Before we get into those details, let's get one thing on the table: iOS 8 doesn't undergo changes to its visual design. Last year's major overhaul with its flat icons remains, and iOS 8 focuses heavily on building out software enhancements across the board.
What's this about widgets?
Widgets were a major iOS rumor, but don't go imagining that they look and act as enlarged home screen icons a la Android -- they don't. Instead, think of them as enhancements to the notification center by letting you respond from events, even from the lock screen. Beyond replying to messages, you'll also be able to interact with eBay bids, for instance. iPad users get this, plus a tab view for the iPad and a sidebar for handy-dandy access.

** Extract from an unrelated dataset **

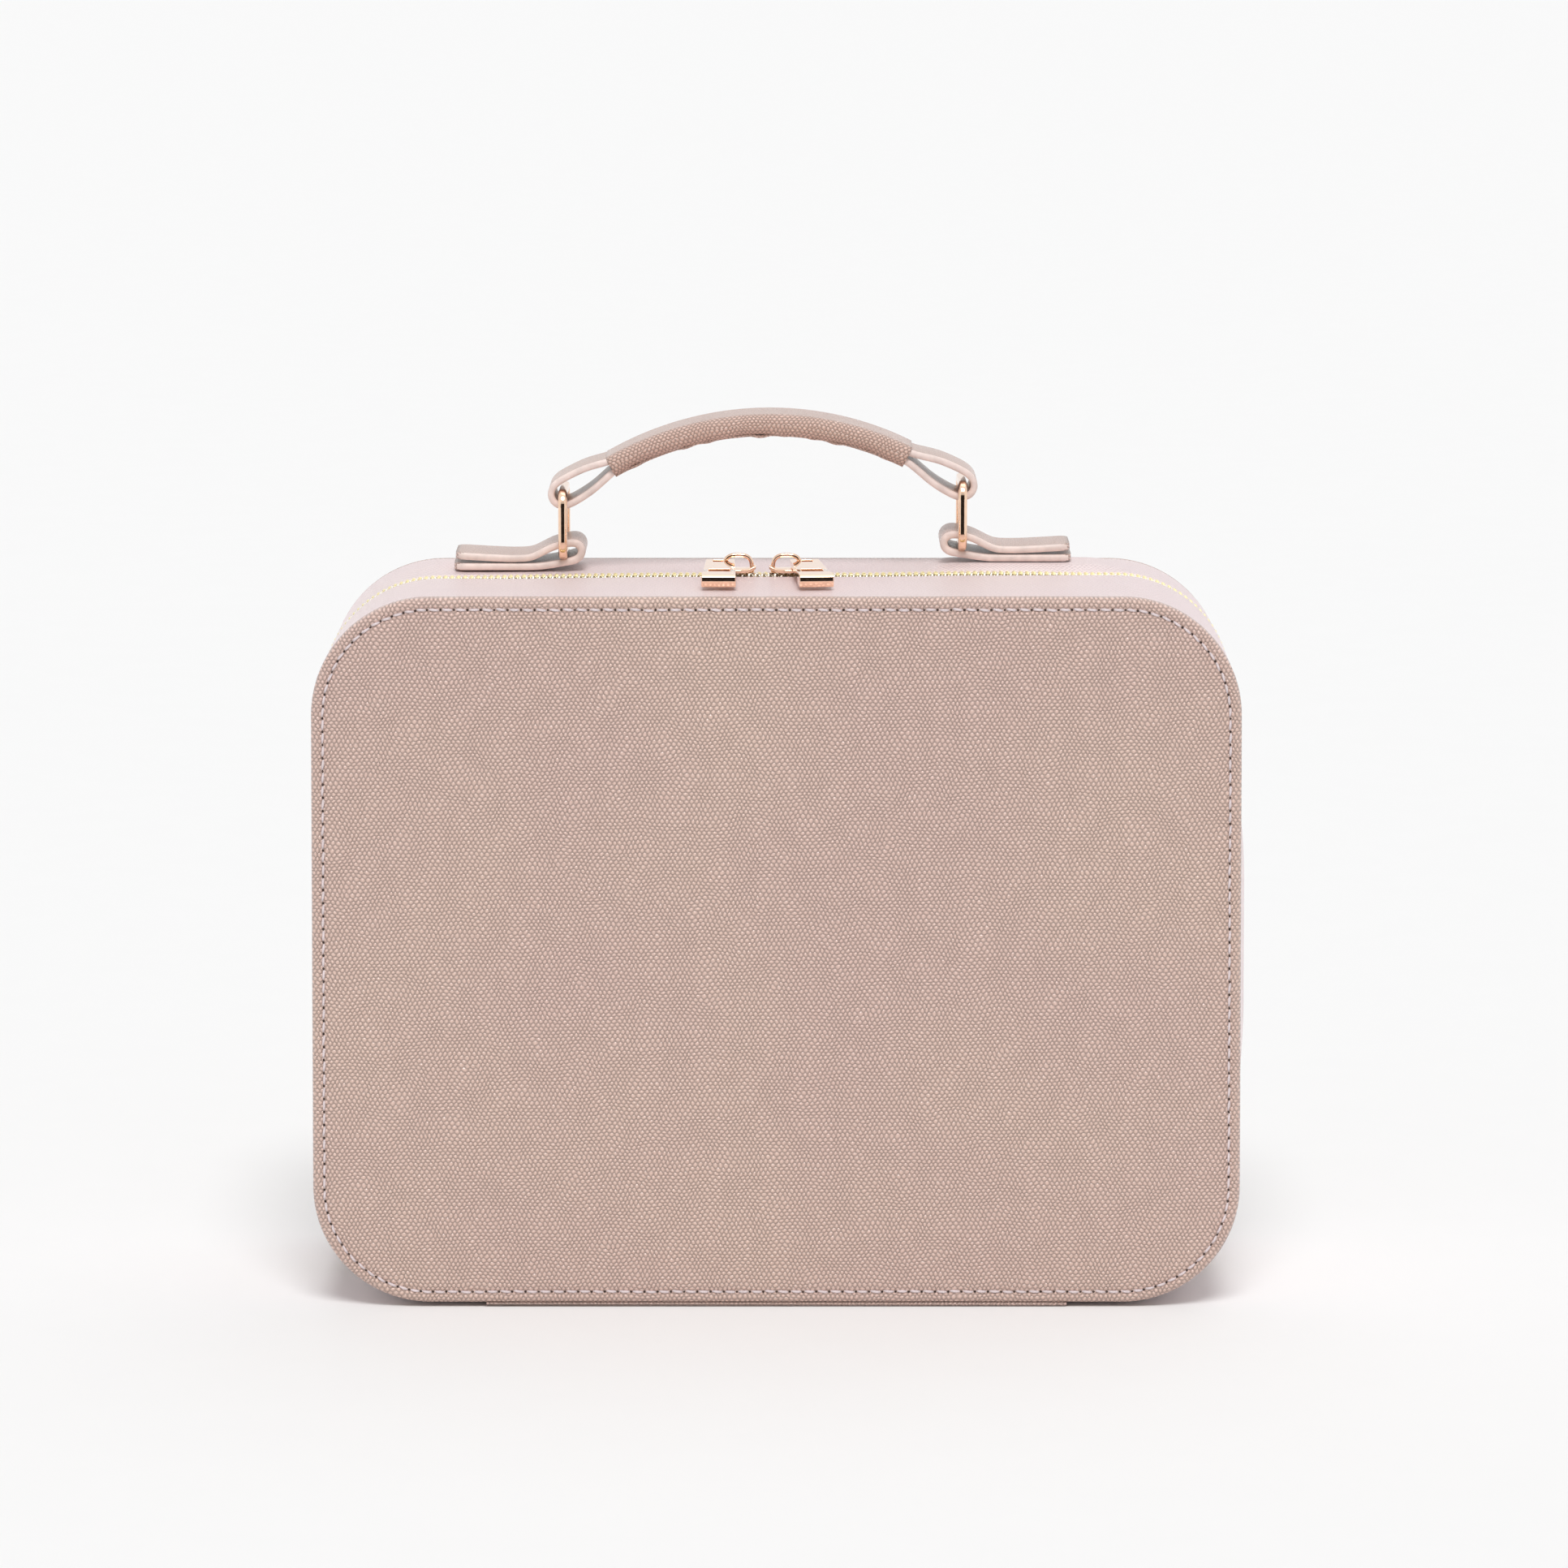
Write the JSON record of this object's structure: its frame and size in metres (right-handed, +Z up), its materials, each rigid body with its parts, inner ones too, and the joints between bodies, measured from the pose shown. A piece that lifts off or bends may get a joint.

Here's a little navigational gem: in addition to seeing the apps you've recently used, double-tapping the home button gives you quick access to the people you've spoken to most recently. A few gestures can initiate conversations with them.
Home and health
Last year Apple promised that Touch ID would work with third-party apps -- and a year later, it finally can, while keeping fingerprints secure.
Apple is extending its digital fingers into two very personal areas: your home and your heart. HomeKit (the name of the tool pack for developers) is Apple's systemwide OS foray into home automation, letting iOS device owners control elements like your thermostat, alarm, garage door, and lights. Hooking in Siri means that uttering the command, "Get ready for bed" can engage them all to lock up the house, adjust the thermostat, and turn down the lights for the night.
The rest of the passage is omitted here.